Commentary on Matthew 27:11-54View Bible Text
This day is an image of ourselves and of the God who comes as a power so great that resurrection defeats even cruel execution.
The church is called to reckon with paradox on this day: triumph and rejection, death and rebirth. This day is the entrance into the most holy time of year when all the most profound truths of human life are exposed.
Liturgically, this day confuses some pastors and congregations. Every year someone raises the question why we are celebrating both Jesus’ praise-filled entrance into Jerusalem on that donkey with all those palm fronds and then quickly turning to his murder. The answer is the most central truth about our faith: both winning and losing happen all the time together and in that complex journey is where we find Jesus … owning all of it with us while defeating it. Today gives us the image of cheering crowds, glad to have their “savior” entering into the city, and the image of the cruel machinations of the powerful who know their stranglehold on the rabble must be locked in by the exercise of strong and uncompromising contempt.
This story is not a documentary; it is also not a fiction. Instead, it is a proclamation of faith. From it, we receive the face of God in the midst of desolation. It is a face of resignation and deep comprehension. The failings of the people who create this abomination — and that of all victimization in human history — is known intimately by God. Even more vividly, God knows the pain of victims. Those who suffer without rescuers, those who are tormented and never defended, those who are counted as nothing, those who are mocked and tortured — all these are the ones whose lives Jesus takes on himself in this great story.
When we look at the human actions in the longer Gospel reading for today, we see many depictions of normal life, including among others: betrayal, meal preparation, distress over the presence of evil even at a table of friends, deception revealed, boasting, failure to help someone in need, using a kiss to signal its opposite meaning, physical hurt, desertion, an arrest, deviousness, abuse of a beloved teacher, denial of friendship, bitter self-contempt, repentance, suicide, confusion on the part of a political leader, receipt of a prophetic dream, mocking a vulnerable and abused person, murder, and attempting to keep a lid on the zeal of Jesus’ followers. Whew. That’s a lot of treachery for one Sunday.
And it calls for a litany of what God is doing because that is the other side of the coin. The humans are full of plotting, neglect, and finally killing what is good. Unless you look carefully, God, on the other hand, doesn’t seem to be doing much. The humans are going about their business without divine power swooshing in to rescue or transform anyone — sort of what people ask about life today. Where is God when things are not going well? Have we been abandoned?

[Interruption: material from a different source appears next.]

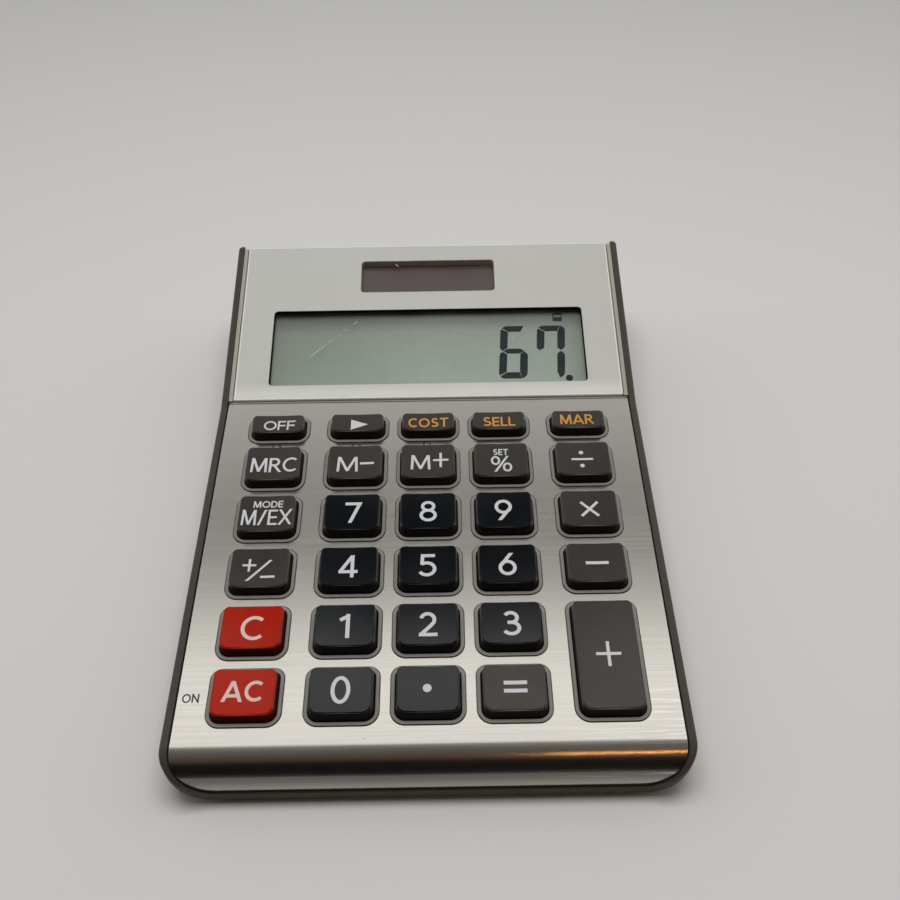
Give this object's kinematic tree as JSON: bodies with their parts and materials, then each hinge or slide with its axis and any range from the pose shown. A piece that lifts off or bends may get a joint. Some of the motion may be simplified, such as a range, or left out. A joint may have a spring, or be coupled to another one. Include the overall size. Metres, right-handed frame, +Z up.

When we ponder this story, however, we find God’s power deeply at work in Jesus. Look at how Jesus is depicted, how the power of the holy one is portrayed. Jesus is either speaking of himself as Son of Man (a title scholars are still working out) or mostly silent. At the meal, Jesus “took his place with the twelve.” He knows, according to Matthew, what is going to happen. He knows his betrayer. His major speech — the one we remember every week — occurs at the table. He tells them the bread they are about to dine on is his body; the wine, his blood. His friends should remember him when they eat together.
This does not sound like the sort of thing a really grand and triumphant god would say. It sounds rather ordinary: the sort of thing we say in our families and friendship circles. Don’t forget me. At the end, he cries out his sorrow. Divine action here is made of the ordinary stuff of life — food and eating together. It points to a power that has taken up residence in the most basic needs of life. Even the most mundane of earthly acts — taking nourishment — is infused with the presence of the holy one. The bread of life is the holy one.
Given such a long Gospel text, preachers have many options for thematic focus. One of those is to explore the power relationships as they play out in the story and in our own time. This can be handled with either the full or the abbreviated reading. The particular context of power is most evident in the shorter version of the Passion story because it crystallizes the negativity by its bookending: 1) The opening zeroes in on Pilate’s questioning while 2) ending with the centurion’s amazed realization that the dead man was not your average rabble-rouser.
By starting with the government representative’s lording-it over Jesus and closing with the high-ranking Roman soldier having seen beyond the cultural dictates, the shorter reading gives the preacher an opportunity to bring in the political role of those who maintain power by drowning out threats to their self-serving status. The fact that Jesus so upset his detractors is a way for the preacher to explore with the assembly what his life, death, and resurrection mean in our own politicized and dangerously unjust time.
Who, for instance, is most threatened today by Jesus’ call to care for children and the poor? Whose politics today support or deny the command to be our sisters’ and brothers’ keeper? Jesus’ teaching about generosity is frightening to some people. It is easier to ignore inconvenient problems or silence the advocates of justice than to create a just society. This dangerous truth is ripe for Palm/ Passion Sunday.
Above all, this is a day for laying out the crucifixion. This is not yet the resurrection story. Tempting as it is to introduce a triumph at the end, it isn’t there in the reading. It isn’t for today. Don’t rush it.